Oui, j'avais fait ajouter au procès-verbal des débats que ces pièces ne nous avaient pas été communiquées dans le cadre de l'instruction. Nous avons donc cru tenir un bon moyen de cassation.
La Cour de cassation n'a pas accepté car je crois qu'elle n'a pas eu le courage de casser. Pourtant elle aurait dû le faire. Dans tous les pays civilisés, c'aurait été un moyen de cassation. Mais elle n'a pas osé.
Tous les professionnels croyaient d'ailleurs que le jugement serait cassé mais aussi que Christian Ranucci serait grâcié. Et je pense que le jury croyait également qu'il le serait. Malheureusement ce ne fut pas le cas.

- J'ai toujours eu le sentiment que vous éprouviez, à l'égard de Paul Lombard, de la rancune pour vous avoir refusé de l'accompagner à l'Elysée.

Oui, car autant mon inexpérience m'avait handicapé au cours de la procédure et m'avait empêché d'être à la hauteur de l'évènement, autant je pensais qu'elle constituait avec mon jeune âge un formidable atout au stade du recours en grâce. Lombard en convient d'ailleurs aujourd'hui.

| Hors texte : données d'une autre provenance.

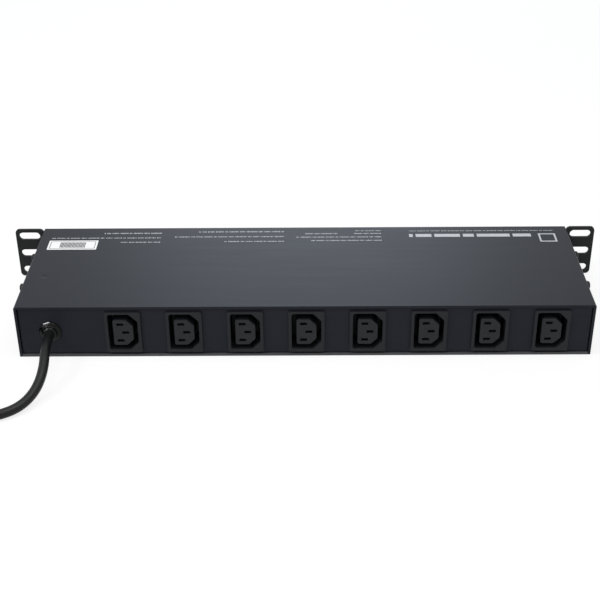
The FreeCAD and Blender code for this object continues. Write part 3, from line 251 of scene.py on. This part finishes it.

J'aurais voulu dire au Président de la République: ""Si le recours en grâce existe, c'est parce que c'est un droit régalien, au sens historique du terme, c'est-à-dire qu'à un moment il faut confier au prince la compétence et la possibilité pour interférer entre ce que réclame l'opinion publique, ce que justifie peut-être l'institution judiciaire, et les considérations d'humanité, de civilisation. Ce gosse a vingt ans; il y a, dans ce dossier, des éléments quand même un peu bizarres. Et puis le grâcier ne veut pas dire qu'il va sortir de prison. Ce n'est qu'une mesure de clémence qui laisse la porte ouverte à un procès en révision". Voilà ce que j'aurais essayé de lui dire et je me sentais capable de le faire bien plus efficacement que Paul Lombard. Oui, je lui en ai voulu d'y aller tout seul.